“Album of the Week… A dozen bittersweet and rough-hewn originals (including a co-write with Barry Goldberg — the pianist in Bob Dylan’s group when Dylan famously went “electric” at Newport in 1965 — on the opener “I Hated to See You Go” and a song he wrote with the late Duane Jarvis, “All You Need”), all which make for a striking listen. Along with working with the Flying Burrito Brothers, driving a truck for Neil Young and playing drums for decades, Lee has carved a unique niche for himself in the alt-country, acoustic post-modern honky tonk world. Fans of Steve Forbert, Townes Van Zandt, Gram Parsons, Guy Clark, Phil Cody and Greg Brown will dig Lee’s strong fourth album.”
Jeff Schwachter / Atlantic City Weekly

“It’s pretty damn fine. Phil Lee is a weathered, wizened troubadour, and he sounds like the sort of guy you’d cross at your own peril. But his lyrics are strong and paint evocative pictures. And the musicianship and arrangement is a tasty balance of laid-back and tight-as-a-duck’s ass. The songs all sound as if they were cut with all the effects knobs turned to zero: no bullshit studio trickery for this guy. And that approach suits him well, on songs like the NSFW “Blues in Reverse,” which is sexy, sassy and swaggering all at once…engaging presence”.
Bill Kopp/Musoscribe

“Brash and literate and full of one-liners. He’s like the love child of Bob Dylan and Joan Rivers.”
Peter Cooper / The Tennessean

“His career highlights read like a warped, Beat Generation country/blues rebel…The Fall & Further Decline Of The Mighty King Of Love is another unconventional album from Nashville’s favorite maverick…subversive humor…The band is tight and the backup vocalists (The Taryn Engle Singers) are sprightly, near heavenly.”
Robbie Gerson / Audiophile Audition

“A roadhouse rounder who for many years supplemented his meager gigging by making meat runs to Tampa, while cutting one of the very best singer-songwriter albums ever recorded here:  2001’s You Should Have Known Me Then.
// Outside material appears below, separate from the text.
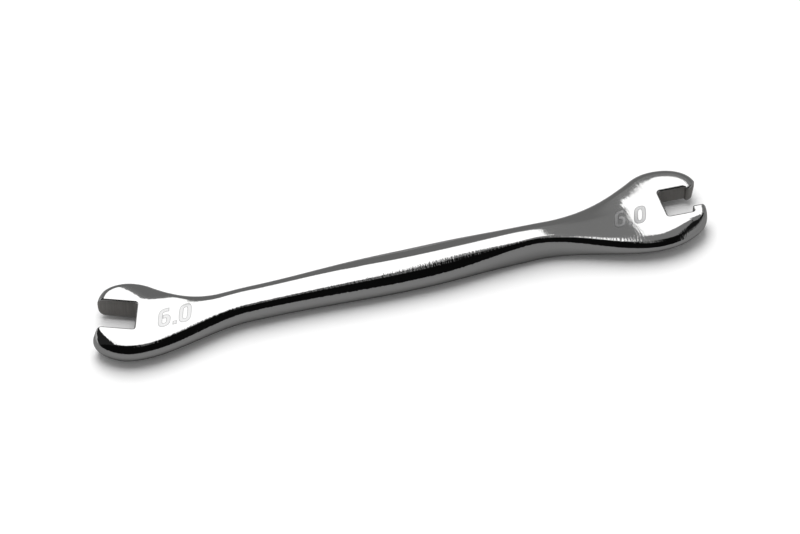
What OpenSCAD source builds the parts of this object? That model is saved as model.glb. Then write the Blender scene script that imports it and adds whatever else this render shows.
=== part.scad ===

Lee has just recorded another, The Fall & Further Decline of the Mighty King of Love…It’s a slow burner of a record…The record peaks in a one-two punch of pure ribald joy: an irresistible rave-up called “I Like Everything,” powered by cooing call-and-response vocals and Jen Gunderman’s dizzy Farfisa organ, which begs for go-go dancers doing the Hully Gully; and a delightfully slithery rumba, “She Don’t Let Love Get in the Way,” which showcases Bennett’s light-fingered cantina-band licks.  In a perfect world, they’d earn Lee the breakthrough he’s deserved since his early days in 1970s Los Angeles.”
Jim Ridley / Nashville Scene

“Must hearing for those who proudly love it left of center.”
Chris Spector / Midwest Record Review

“The Mighty King of Love is back, sounding as much like Dylan’s twisted kid brother as he ever did, and hauling along with him a particularly luminous cast of Nashville’s finest…He started writing relatively late in life but there’s two generations of great music absorbed into his bones and it seems to flow right back out of him with a fresh twist that is pure Phil Lee…Witty, wicked, compassionate, profane, misanthropic…Phil Lee and his friends wear their supreme musicianship lightly and this album is a street ahead of most things you’ll hear this year; it has a joie-de-vivre that no amount of jokily bitter lines can disguise.”